Quote from nathanm :I could if I weren't using a very high level library to do the socket code. The closest I get to a socket is telling the library what port to connect to and what function to call back to when it's received some data.

You should still be fine. Your callback receives an array of bytes or you passed one in and it tells you how many bytes it actually filled up. Either way you now have some bytes to consume. You start walking through the array identifying packets and digesting them. Finally you will either be at the end of the set of bytes or you will reach the end before you got the bytes specified by the Size of the packet. If that happens, you just copy that partial packet into another array and wait for another callback. Then before processing the new bytes, you prepend the new bytes (or in C, create a new array that fits both old ones and copy both into the new one) and process as normal.
That's what I have it doing, in theory. Scawen was mentioning that if I forced the system call to return fewer bytes than would be in the packet, it would verify that my code is working properly. Since I can't do that, I have to either trust that I got it right or send the buffer through a sub to split it up for testing.

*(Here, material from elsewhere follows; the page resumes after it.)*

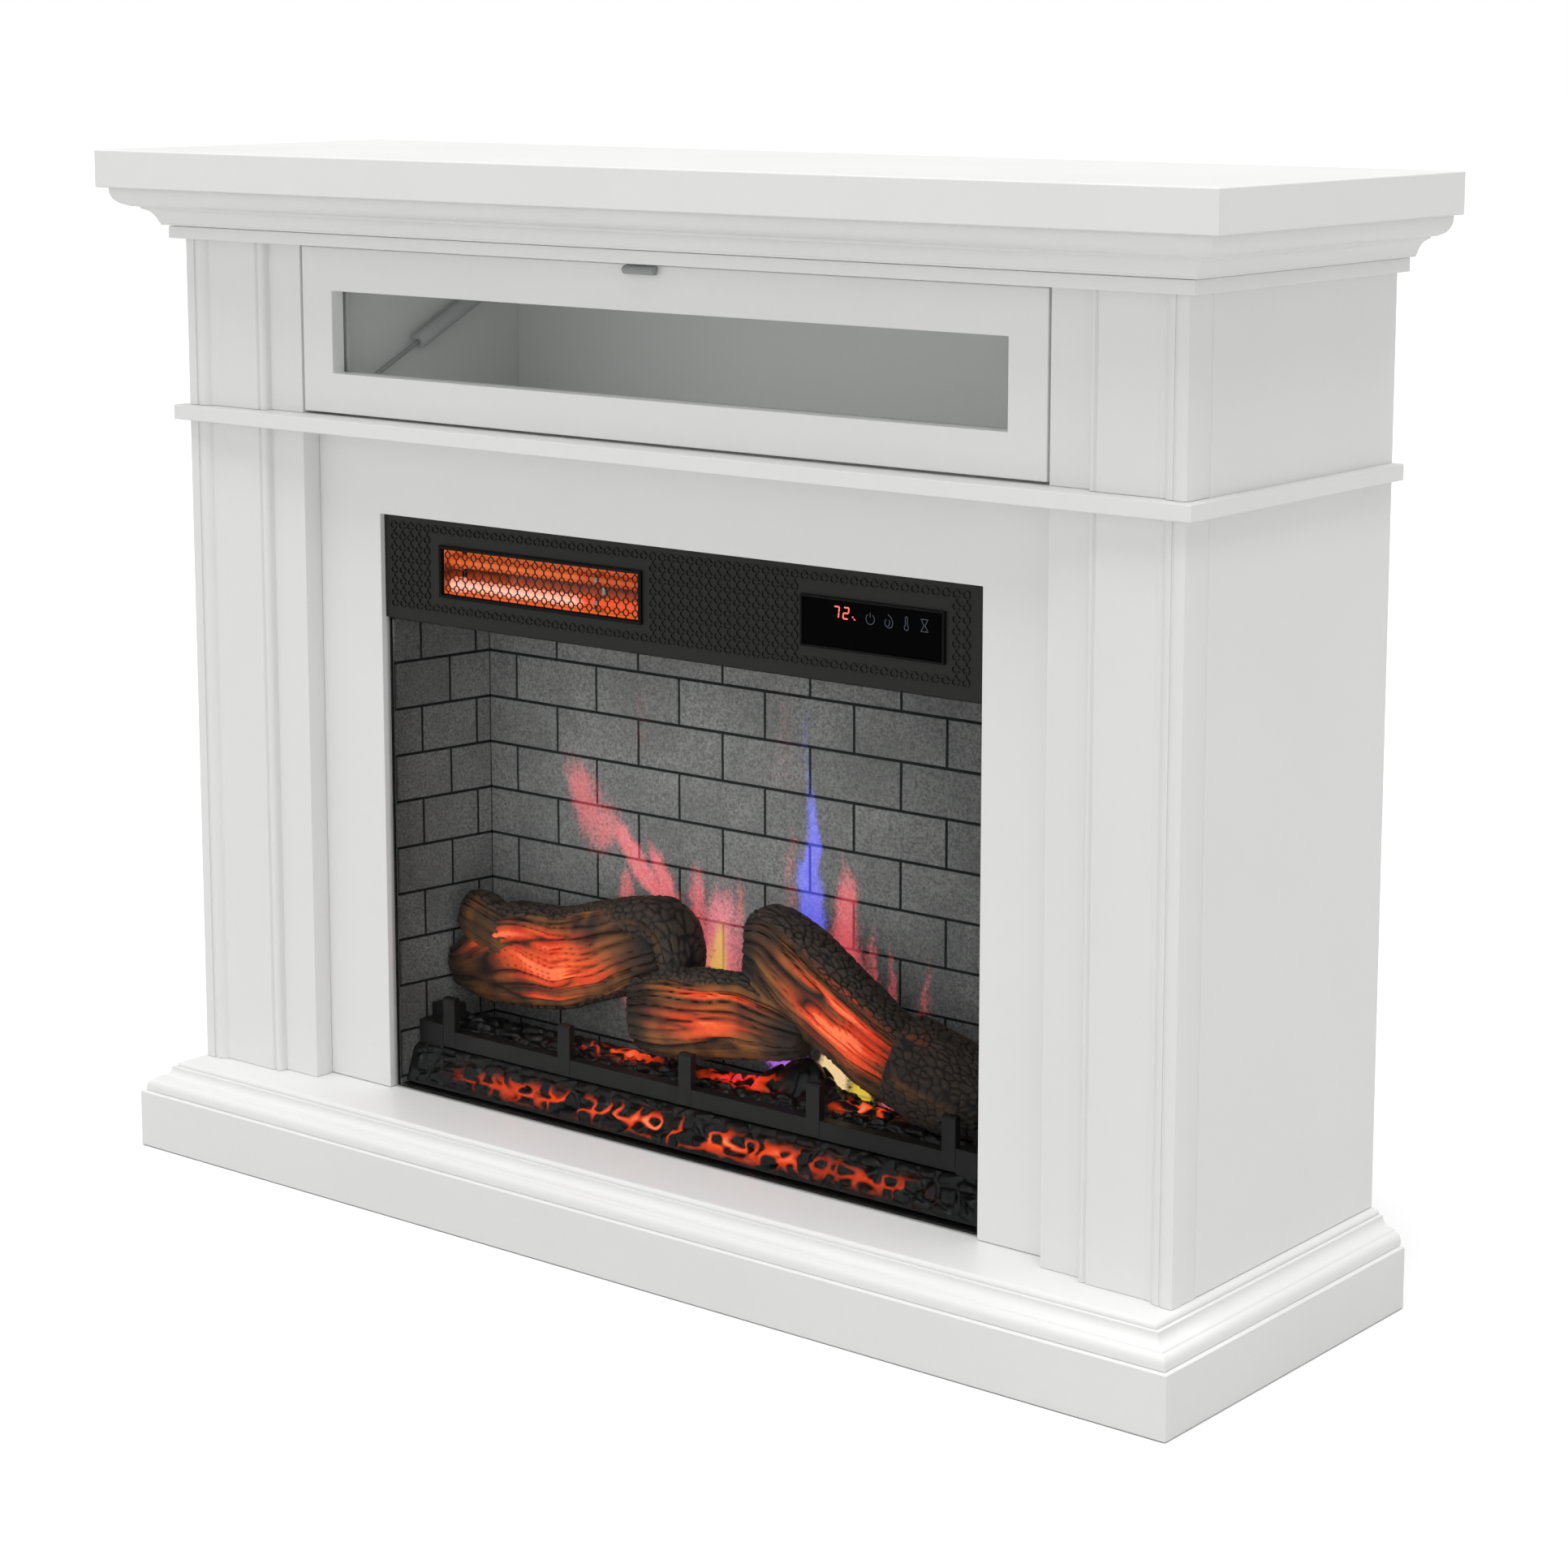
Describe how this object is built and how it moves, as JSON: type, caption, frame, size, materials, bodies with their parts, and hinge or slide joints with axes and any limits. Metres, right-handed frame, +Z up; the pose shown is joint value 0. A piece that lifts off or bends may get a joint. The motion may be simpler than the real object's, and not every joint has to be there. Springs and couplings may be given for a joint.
{
  "type": "electric fireplace",
  "caption": "White free-standing electric fireplace with a moulded mantel, a drop-down glass door over a media compartment, and an infrared firebox insert.",
  "frame": {"origin": "on the floor under the middle of the mantel, at the centre of the bounding box's bottom face", "axes": "+X to the right along the mantel's width as seen from the room, +Y to the back towards the wall, +Z up"},
  "size_m": [1.067, 0.324, 0.834],
  "materials": {
    "painted_mdf": "satin white lacquer on fibreboard",
    "clear_glass": "polished float glass",
    "grey_paint": "grey powder coat",
    "bright_steel": "zinc plated",
    "grey_plastic": "moulded",
    "black_steel": "fine black powder coat",
    "black_plastic": "gloss black",
    "printed_brick": "matt printed brick pattern",
    "bark_resin": "hand painted cast resin",
    "ember_resin": "smoked translucent moulding lit from below",
    "quartz": "glowing quartz tube",
    "aluminium": "bright sheet",
    "circuit_board": "green solder mask"
  },
  "bodies": {
    "cabinet": {"top_board": "painted_mdf", "crown_moulding": "painted_mdf", "frieze_strip": "painted_mdf", "apron_rail": "painted_mdf", "lower_left_pilaster": "painted_mdf", "upper_left_pilaster": "painted_mdf", "lower_right_pilaster": "painted_mdf", "upper_right_pilaster": "painted_mdf", "left_side_panel": "painted_mdf", "left_compartment_wall": "painted_mdf", "right_side_panel": "painted_mdf", "right_compartment_wall": "painted_mdf", "surround_panel": "painted_mdf", "compartment_floor": "painted_mdf", "mid_ledge": "painted_mdf", "compartment_back": "painted_mdf", "rear_brace": "painted_mdf", "plinth": "painted_mdf", "base_moulding": "painted_mdf", "hearth_board": "painted_mdf", "magnet_catch": "grey_plastic", "left_stay_anchor": "grey_paint", "right_stay_anchor": "grey_paint", "insert_housing": "black_steel", "housing_rear_cover": "black_steel", "cord_gland": "black_plastic", "front_glass": "clear_glass", "header_panel": "black_steel", "heater_bezel": "black_steel", "heater_grille": "black_steel", "display_window": "black_plastic", "control_board": "circuit_board", "quartz_tube_upper": "quartz", "quartz_tube_lower": "quartz", "heater_reflector": "aluminium", "blower_motor": "bright_steel", "brick_back": "printed_brick", "brick_left": "printed_brick", "brick_right": "printed_brick", "ember_bed": "ember_resin", "grate": "black_steel", "log_left": "bark_resin", "log_middle": "bark_resin", "log_right": "bark_resin", "spindle_motor": "bright_steel", "led_strip": "circuit_board"},
    "door": {"door_frame": "painted_mdf", "door_glass": "clear_glass", "glass_bead": "painted_mdf", "left_pivot_pin": "bright_steel", "left_stay_bracket": "grey_paint", "right_pivot_pin": "bright_steel", "right_stay_bracket": "grey_paint", "door_pull": "grey_paint"},
    "left_cylinder": {"left_stay_cylinder": "grey_paint"},
    "left_rod": {"left_stay_rod": "bright_steel"},
    "right_cylinder": {"right_stay_cylinder": "grey_paint"},
    "right_rod": {"right_stay_rod": "bright_steel"},
    "spindle": {"flame_spindle": "aluminium"},
    "blower": {"blower_wheel": "black_plastic"}
  },
  "joints": [
    {"name": "door_hinge", "type": "hinge", "parent": "cabinet", "child": "door", "pos_m": [0, -0.0925, 0.6357], "axis": [1, 0, 0], "range_deg": [0, 90]},
    {"name": "left_stay_swing", "type": "hinge", "parent": "cabinet", "child": "left_cylinder", "pos_m": [-0.352, 0.1176, 0.7202], "axis": [1, 0, 0], "range_deg": [-11.1, 0]},
    {"name": "left_stay_slide", "type": "slide", "parent": "left_cylinder", "child": "left_rod", "axis": [0, -0.9025, -0.4307], "range_m": [0, 0.017]},
    {"name": "right_stay_swing", "type": "hinge", "parent": "cabinet", "child": "right_cylinder", "pos_m": [0.352, 0.1176, 0.7202], "axis": [1, 0, 0], "range_deg": [-11.1, 0]},
    {"name": "right_stay_slide", "type": "slide", "parent": "right_cylinder", "child": "right_rod", "axis": [0, -0.9025, -0.4307], "range_m": [0, 0.017]},
    {"name": "spindle_turn", "type": "hinge", "parent": "cabinet", "child": "spindle", "pos_m": [0, -0.0131, 0.0955], "axis": [1, 0, 0], "continuous": true},
    {"name": "blower_turn", "type": "hinge", "parent": "cabinet", "child": "blower", "pos_m": [0, 0.0029, 0.5055], "axis": [1, 0, 0], "continuous": true}
  ],
  "couplings": [
    {"joint": "left_stay_swing", "follows": "door_hinge", "ratio": -0.1224},
    {"joint": "left_stay_slide", "follows": "door_hinge", "m_per_rad": 0.010674},
    {"joint": "right_stay_swing", "follows": "door_hinge", "ratio": -0.1224},
    {"joint": "right_stay_slide", "follows": "door_hinge", "m_per_rad": 0.010674}
  ]
}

At least perl makes the necessary string manipulation easy. As it stands, I just check to see if a flag I set indicates that I already have a partial packet in the buffer. If not, I check the indicated length of the incoming packet against the length of the buffer. If it's the same length, I whistle a tune and magically decode the packet into a nice hash. If it's too short, I get very sad, set the flag, and store what I have and wait for the next callback. If it's too long, I thank my diety of choice for my fortune in having at least one packet to decode and do that, then call my callback function with the remainder of the data so it can figure out what to do with it.

If the flag is set, I unset the flag, prepend the old data onto the new data, and do as above.

It should work, but I make lots of typos. I know the part about having too much data works fine, since it now parses the second packet that came in the same callback that prompted me to start the thread in the first place.